Figure 2a shows the selection of a resource in a semantic repository, e.g. a resource from DBPedia. The resource selection is the minimal knowledge need specification for the process, but it can also be extended by including an (automated) identification of missing properties w.r.t. to similar resources of the same type.

Figure 2b shows the definition of a search strategy (targeted online platform, queries for expert identification etc.) based on a knowledge need specified in the previous step. The knowledge need can require different levels of expertise. For example, the creation or retrieval of a descriptive image arguably requires a lower level of expertise, compared to the task of determining the name of a bird species. CroKnow supports the formulation of queries using (a combination of) keywords, properties from the structured resource and structured knowledge bases such as ontology’s, taxonomies and vocabularies. The specificity of the query and the search strategy influences the amount of identified candidate contributors. CroKnow allows assessment and refinement of the chosen query and search strategy by providing feedback on the volume and relatedness of the identified candidates.

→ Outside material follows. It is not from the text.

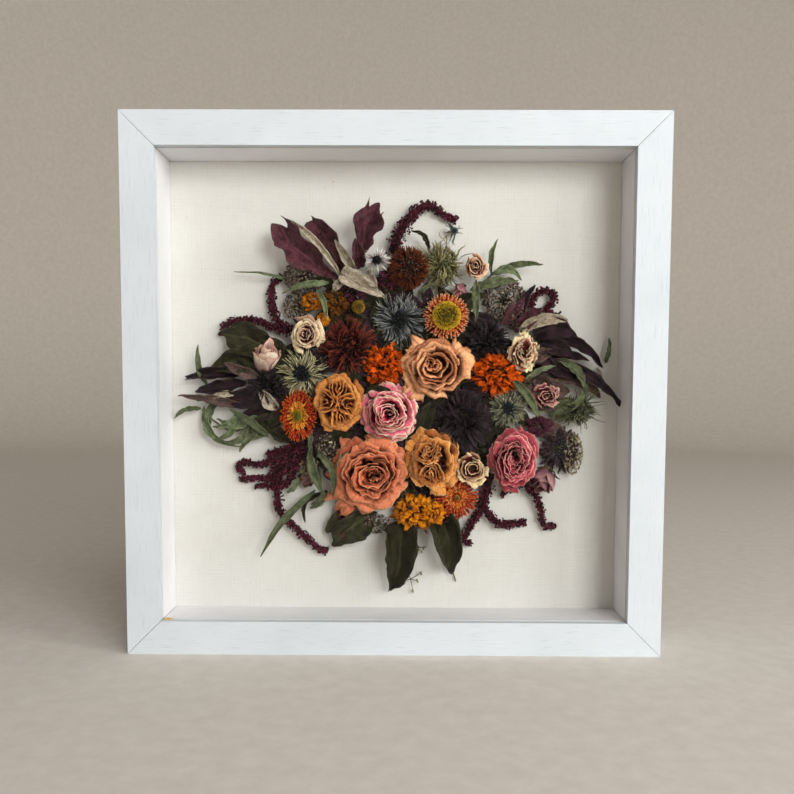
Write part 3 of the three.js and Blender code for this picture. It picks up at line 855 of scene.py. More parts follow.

The search strategy defines the target platform (reddit, Twitter etc.) and the method to extract user generated content from the target platform.

Figure 2c shows a task we have deployed for extracting domain specific knowledge (names of depicted bird species on artworks).

Lastly Fig. 2d shows the status of a campaign by visualising the status of the invitation and the executions. This feedback can serve as input to invite more candidates or to change the search strategy.

3 Demonstration Scenario - Artwork Annotation

We demonstrate CroKnow on the use case of artwork annotation, an actual use case developed together with Rijksmuseum Amsterdam. We will show how semantic resources can be used to define the knowledge need, and how the reddit and Twitter platform could be exploited to identify users with knowledge related the ornithology domain. The dashboard component (see Fig. 1) will provide users with an overview of the status of the crowd knowledge generation process.